Я ездил с ними как-то в их загородный дом. Один раз. Я видел картины Алекса. Они чудовищны по своей американской бездарности. Однако Либерман все-таки вошел в обойму американских художников-абстракционистов. Среди них Либерман — один из худших, впрочем, все они не бог весть какие художники. Однако Либерман все же не Марк Ротко.
Как видим, иногда жизни целых семей и даже поколений строятся вокруг легенды.
Когда родилась Татьяна? Одни сообщают, что в 1906-м, другие, что в 1904-м. Умерла она в апреле 1991-го, так что прожила либо 87, либо 85 лет. Родилась она в Пензе, умерла в Нью-Йорке. Алексу она досталась в возрасте 36 либо 34 лет. С Маяковским она познакомилась в 1928 году, совсем еще юной девкой. Интересно, что после смерти Татьяны Алекс утешился с ее филиппинской сиделкой. Сиделку звали Мелинда. Либерман женился на сиделке через два года после смерти жены. Чуть позже оба переехали в штат Флориду, там теплее.
С фотографии в Интернете глядит вполне еще молодая желтокожая, точнее, меднокожая, женщина. У Алекса был дар влюбляться, в Татьяну он был искренне влюблен. В филиппинку также был искренне влюблен — свидетельством тому является местонахождение его праха. Он завещал кремировать себя, а прах перенести на Филиппины.
Похожий на дятлаРоссийские кинорежиссеры далеко отстают от режиссеров западного мира. Чем это объяснить, у меня нет ответа, я полагаю, что киноискусство самое молодое из искусств, оно — сама современность, а российские мозги не легкие, в них свинцовая тяжесть, так что простите, соотечественники, я ваши творения не одобряю. Не так давно я пошел на фильм Германа-старшего «Трудно быть богом» — хуже я ничего не видел. Притча, имеющая место быть под дождем и в грязи, в некоем зловонном городке, где все жители злодеи и подлецы, и где смертной казнью служит утопление в говне. Смертной казни же подвергают бедолаг, у которых обнаруживают книги. Проинтеллигентский, антинародный фильм советского режиссера, всю жизнь мечтавшего создать шедевр. Результат плачевный.
Став мужем актрисы, я волей-неволей соприкоснулся с актерским миром. В 2006-м, дело, кажется, было ранней весной, я приехал в Петербург, где Екатерина Волкова снималась в то время в фильме «Вдох-выдох». Режиссером фильма был Иван Дыховичный.

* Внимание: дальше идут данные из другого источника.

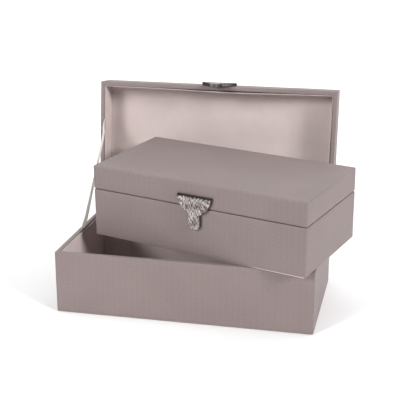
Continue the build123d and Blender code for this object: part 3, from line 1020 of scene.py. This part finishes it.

Фильм снимали в полуразрушенном почему-то доме на набережной Невы, а жили актеры, актрисы и весь съемочный коллектив в отеле «Матисов Домик» по соседству с домом для сумасшедших. Я там прожил неделю. К вечеру мы с Катей шли в небольшую столовую отеля, садились ближе к двери. Ели, пили вино и затем отправлялись в постель. Это был еще первый год нашего знакомства, мы любили друг друга, и она была уже беременна. Утром она уезжала на съемки, а я отправлялся к питерским нацболам.
Однажды по приглашению Кати я явился на место съемок. Каждый уголок холодного здания был забит аппаратурой. Везде тянулись вниз к шумному генератору толстенные кабели. Ездили по рельсам тележки с камерами. Одну и ту же сцену Катя и ее партнер играли раз по десять-двадцать. Меня познакомили с режиссером, Дыховичный был похож на дятла. Познакомили и с актером, игравшим главную мужскую роль, и он показался мне незначительным.